Medical and Developmental Conditions

Attention Deficit/Hyperactivity Disorder ADHD is a condition of the brain that affects a person’s ability to pay attention. It is most common in school-age children.

Autism Autism is a developmental disability that causes problems with social skills and communication. Autism can be mild or severe. It is different for every person. Autism is also known as autism spectrum disorders .

Cleft Lip and Palate A cleft lip is an opening in the lip. A cleft palate is an opening in the roof of the mouth. The palate is made up of two parts-the hard palate and the soft palate. The hard palate is made of bone and is towards the front of your mouth. The soft palate is made up of muscle and tissue and is towards the back of your mouth. Most people have a piece of tissue hanging down from the back of their soft palate that can be seen when you open your mouth. This is called the uvula.

A child can have a cleft lip, cleft palate, or both. Clefts can happen on only one side of the face or on both sides.
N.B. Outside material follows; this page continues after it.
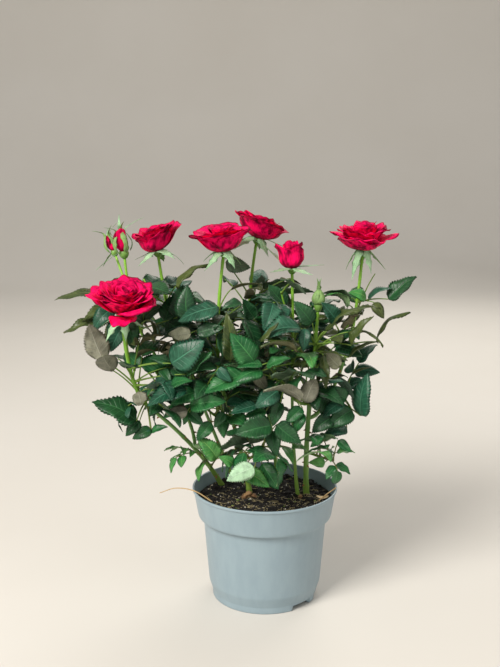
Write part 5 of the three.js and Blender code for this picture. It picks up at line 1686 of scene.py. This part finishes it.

A cleft can go only part way through the lip or palate or all the way through. Sometimes there is an opening in the bony part of the palate that is covered by a layer of thin tissue. You may not be able to see this opening because it is covered. This is called a submucous cleft palate. A cleft palate leaves an opening between the roof of the child’s mouth and his nose.

You may also hear that your child has a craniofacial anomaly or craniofacial disorder. This means that there is a problem with your child’s head and face.

Right Hemisphere Brain Injury Right hemisphere brain damage is damage to the right side of the brain. The brain is made up of two sides, or hemispheres. Each hemisphere is responsible for different body functions and skills. In most people, the left side of the brain contains the person’s language centers. The right side controls cognitive functioning (thinking skills).

Damage to the right hemisphere of the brain leads to cognitive-communication problems, such as impaired memory, attention problems and poor reasoning. In many cases, the person with right brain damage is not aware of the problems that he os she is experiencing ( anosognosia ).

Traumatic Brain Injury Any injury to the head may cause traumatic brain injury (TBI). There are two major types of TBI:

Penetrating Injuries: In these injuries, a foreign object (e.g., a bullet) enters the brain and causes damage to specific brain parts. This focal, or localized, damage occurs along the route the object has traveled in the brain. Symptoms vary depending on the part of the brain that is damaged.

Closed Head Injuries: Closed head injuries result from a blow to the head as occurs, for example, in a car accident when the head strikes the windshield or dashboard

All of our clinicians are certified by the American Speech-Language-Hearing Association.